Outputs from `AudioDecoder` consist of a tensor with the decoded data, as well as some metadata (e.g. sampling rate). To access them just check another output. On top of that, AudioDecoder returns data in interleaved format, so we need to reshape the output tensor, to properly display it. Here's how to do that:

In [None]:
audio_data = cpu_output[0].at(0)
sampling_rate = cpu_output[1].at(0)[0]
print("Sampling rate:", sampling_rate, "[Hz]")
print("Audio data:", audio_data)
audio_data = audio_data.flatten()
print("Audio data flattened:", audio_data)
plt.plot(audio_data)
plt.show()

## Verification

Let's verify, that the AudioDecoder actually works.
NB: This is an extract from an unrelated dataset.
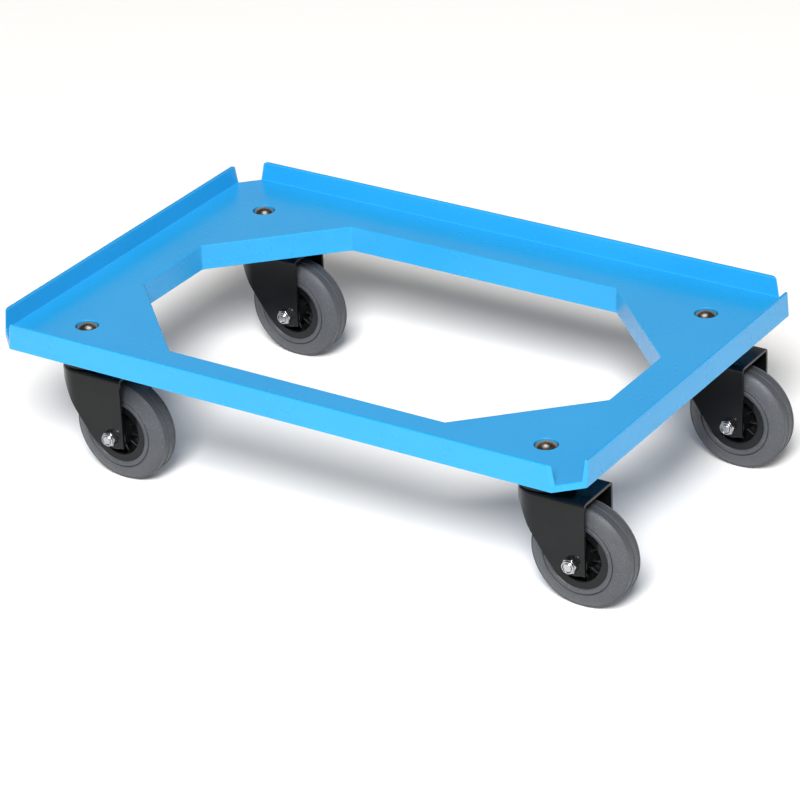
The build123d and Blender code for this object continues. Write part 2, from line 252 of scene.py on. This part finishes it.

The presented method can also come in handy for debugging DALI pipeline, in case something doesn't go as planned. 

We will use external tool to decode used data and compare the results against data decoded by DALI.

### Important!

Following snippet installs the external dependency (`simpleaudio`). In case you already have it, or don't want to install it, you might want to stop here and not run this one.

In [None]:
import sys
!{sys.executable} -m pip install simpleaudio

Below is the side-by-side comparision of decoded data. If you have the `simpleaudio` module installed, you can run the snippet and see it for yourself.

In [None]:
import simpleaudio as sa

wav = sa.WaveObject.from_wave_file("audio/wav/three.wav")
three_audio = np.frombuffer(wav.audio_data, dtype=np.int16)

print("src: simpleaudio")
print("shape: ", three_audio.shape)
print("data: ", three_audio)
print("\n")
print("src: DALI")
print("shape: ", audio_data.shape)
print("data: ", audio_data)
print("\nAre the arrays equal?", "YES" if np.all(audio_data == three_audio) else "NO")

fig, ax = plt.subplots(1,2)
ax[0].plot(three_audio)
ax[1].plot(audio_data)
plt.show()